During 2011 and 2012 we sold, disposed of or handed control over to our lenders a total of 20 vessels and hulls under construction (or the ownership of the shipowning subsidiaries) in connection with our restructuring. To the extent that we have sold vessels, the sale proceeds have been used to repay the related debt.

Since June 2011, we have defaulted under each of our Financing Documents in respect of certain covenants (including, in some cases, the failure to make amortization and interest payments, the failure to satisfy financial covenants and the triggering of cross-default provisions).
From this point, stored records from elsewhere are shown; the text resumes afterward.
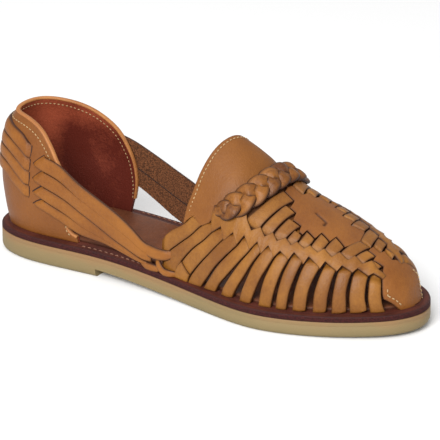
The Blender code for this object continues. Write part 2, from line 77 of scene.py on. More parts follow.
LAST = [
    (60.0, 92.0, -1.0, 1.7, 1.7), (110.0, 90.0, -2.0, 1.8, 1.8), (130.0, 88.5, -3.0, 1.85, 1.85),
    (140.0, 86.2, -3.0, 1.85, 1.85), (150.0, 81.5, -3.5, 1.9, 1.9), (160.0, 74.5, -4.0, 2.0, 2.0),
    (170.0, 67.6, -4.5, 2.05, 2.0), (180.0, 61.6, -5.0, 2.1, 2.05), (200.0, 52.8, -6.0, 2.2, 2.1),
    (215.0, 46.6, -6.5, 2.3, 2.15), (228.0, 41.4, -6.5, 2.4, 2.2), (238.0, 36.8, -6.0, 2.4, 2.3),
    (246.0, 30.2, -5.0, 2.4, 2.4), (250.0, 23.8, -4.5, 2.4, 2.4), (252.5, 14.5, -4.0, 2.4, 2.4)]

# ------------------------------------------------------------------ curves


def closed_spline(points, n):
    P = np.asarray(points, float)
    m = len(P)
    d = np.hypot(*(np.roll(P, -1, 0) - P).T)
    t = np.r_[0, np.cumsum(d)]
    A = np.zeros((m, m))
    B = np.zeros((m, 2))
    for i in range(m):
        h0, h1 = d[i - 1], d[i]
        A[i, (i - 1) % m] += h0
        A[i, i] += 2 * (h0 + h1)
        A[i, (i + 1) % m] += h1
        B[i] = 6 * ((P[(i + 1) % m] - P[i]) / h1 - (P[i] - P[i - 1]) / h0)
    K = np.linalg.solve(A, B)
    s = np.linspace(0, t[-1], n, endpoint=False)
    k = np.clip(np.searchsorted(t, s, side="right") - 1, 0, m - 1)
    h = d[k][:, None]
    a = (t[k + 1] - s)[:, None] / h
    b = 1 - a
    return a * P[k] + b * P[(k + 1) % m] + ((a**3 - a) * K[k] + (b**3 - b) * K[(k + 1) % m]) * h * h / 6


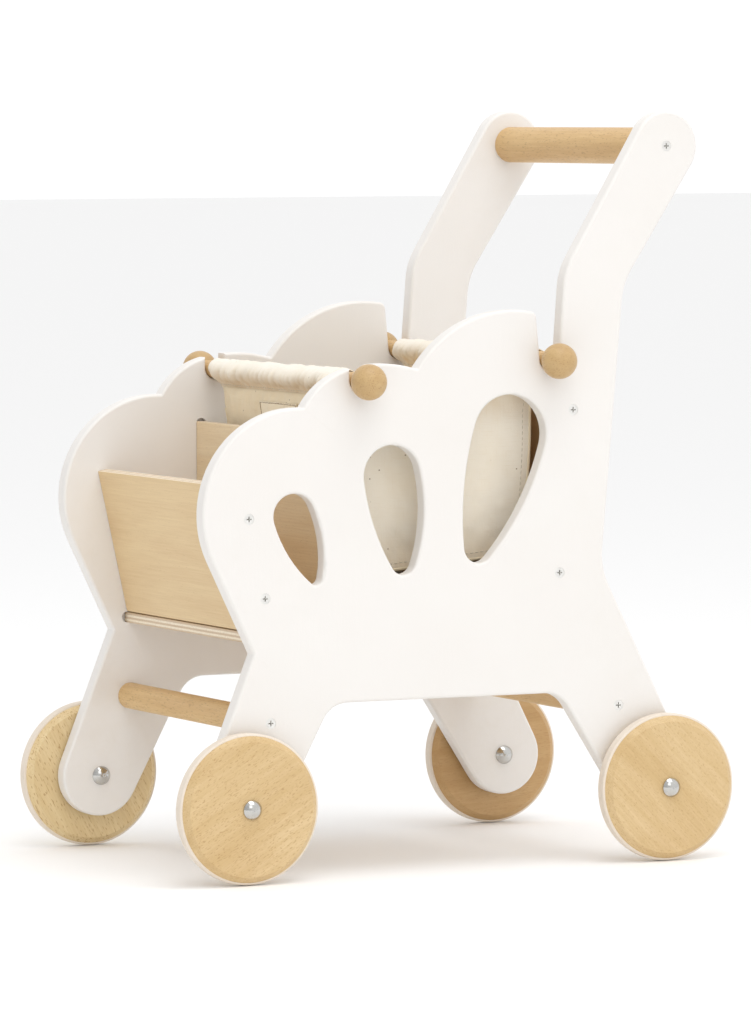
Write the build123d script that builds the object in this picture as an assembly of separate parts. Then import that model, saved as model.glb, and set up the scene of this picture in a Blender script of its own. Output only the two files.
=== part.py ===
from build123d import *
from math import acos, atan2, cos, degrees, hypot, radians, sin, sqrt
import os

# Wooden doll stroller: two cut-out side panels joined by dowels and plywood boards,
# four wooden wheels with rubber tyres, and a canvas carrier that lifts out on two dowels.
# Millimetres. The front faces -Y, the handle is at +Y, +X is the pusher's left, +Z is up,
# and the origin is on the ground midway between the wheels. 2-D points are (y, z) pairs.

CENTER_MIN = (Align.CENTER, Align.CENTER, Align.MIN)

# ---- overall ----
inner_width = 220.0          # between the inner faces of the side panels
panel_t = 12.0               # side panel board
panel_edge_r = 2.0           # rounding round every outline and cut-out of a side panel
board_t = 7.0                # plywood boards
board_edge_r = 0.8
board_gap = 0.4              # each end of a screwed board, short of the side panel
groove_depth = 4.0
groove_play = 0.2            # board to groove wall, one side
divider_groove_inset = 0.2   # its round end below the board's top, as a share of board_t
overlap = 1.0                # how far a cutter runs past the face it opens

# ---- wheels and axles ----
tyre_d = 100.0
tyre_proud = 1.5             # tyre above the wooden disc
wheel_w = 16.0
wheel_bevel = 4.0
tyre_w = 8.0
tyre_seat = 2.5              # depth of the rim groove that holds the tyre
tyre_edge_r = 1.2
tyre_play = 0.05
wheelbase = 312.0
axle_d = 6.0
axle_play = 0.06             # radial running clearance in a wheel
axle_seat_play = 0.02        # radial clearance in a leg, a washer and a cap
wheel_gap = 2.0              # side panel to wheel
end_play = 0.3               # along the axle, each side of a wheel
washer_d = 14.0
cap_d = 13.0
cap_h = 4.5
cap_rim_h = 0.8
cap_hole_depth = 3.0

# ---- side panel outline ----
leg_r = 28.0                 # rounded leg end, round the axle
belly_z = 116.0              # lower edge between the legs
belly_corner_r = 20.0
front_waist = (-146.0, 150.5)
rear_waist = (112.5, 199.5)
belly_front_y = -89.5        # where the front leg's inner edge would meet the lower edge
belly_rear_y = 81.0
front_lobe = (-112.5, 242.5)
front_lobe_r = 70.0
rear_lobe = (46.0, 288.6)
rear_lobe_r = 86.0
front_cusp_y = -109.0        # between front and middle lobe
rear_cusp_y = -25.5          # between middle and rear lobe
middle_lobe = [(-91.0, 331.0), (-70.0, 338.5), (-46.0, 340.2)]
rear_tip_y = 63.3
knee_front = (84.8, 400.5)
knee_rear = (129.7, 390.7)
knee_r = 45.0
arm_r = 23.5                 # rounded arm end, round the handle bar
cusp_r = 1.5
tip_r = 5.0
# each teardrop cut-out: crown (y, z), crown radius, foot (y, z), foot radius, rear and front side radii
cutouts = [
    ((-115.9, 240.8), 15.0, (-100.4, 199.8), 4.8, 80.0, 87.0),
    ((-44.2, 265.6), 20.6, (-35.9, 208.8), 9.2, 110.0, 150.0),
    ((43.8, 291.0), 27.0, (20.3, 216.4), 10.8, 180.0, 215.0),
]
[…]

To date, we are in default under our credit agreements with Piraeus Bank (CPB loan), Portigon AG and Mojave Finance Inc. Credit Facility and the 4.5% Senior Convertible Note due in 2022 issued to Prime Shipping Holding Ltd (“Prime”)(an affiliate of Lemissoler Maritime Company W.L.L. (“Lemissoler”) )(“4.5% Note”) and 7% Notes. These lenders have continued to reserve their rights in respect of such defaults. They have not exercised their remedies at this time; however, they could change their position at any time. As such, there can be no assurance that a satisfactory final agreement will be reached with these lenders, or at all. Refer to “Item 5.-Operating and Financial Review and Prospects-Liquidity and Capital Resources” for a discussion of the various Financing Documents and outstanding debt.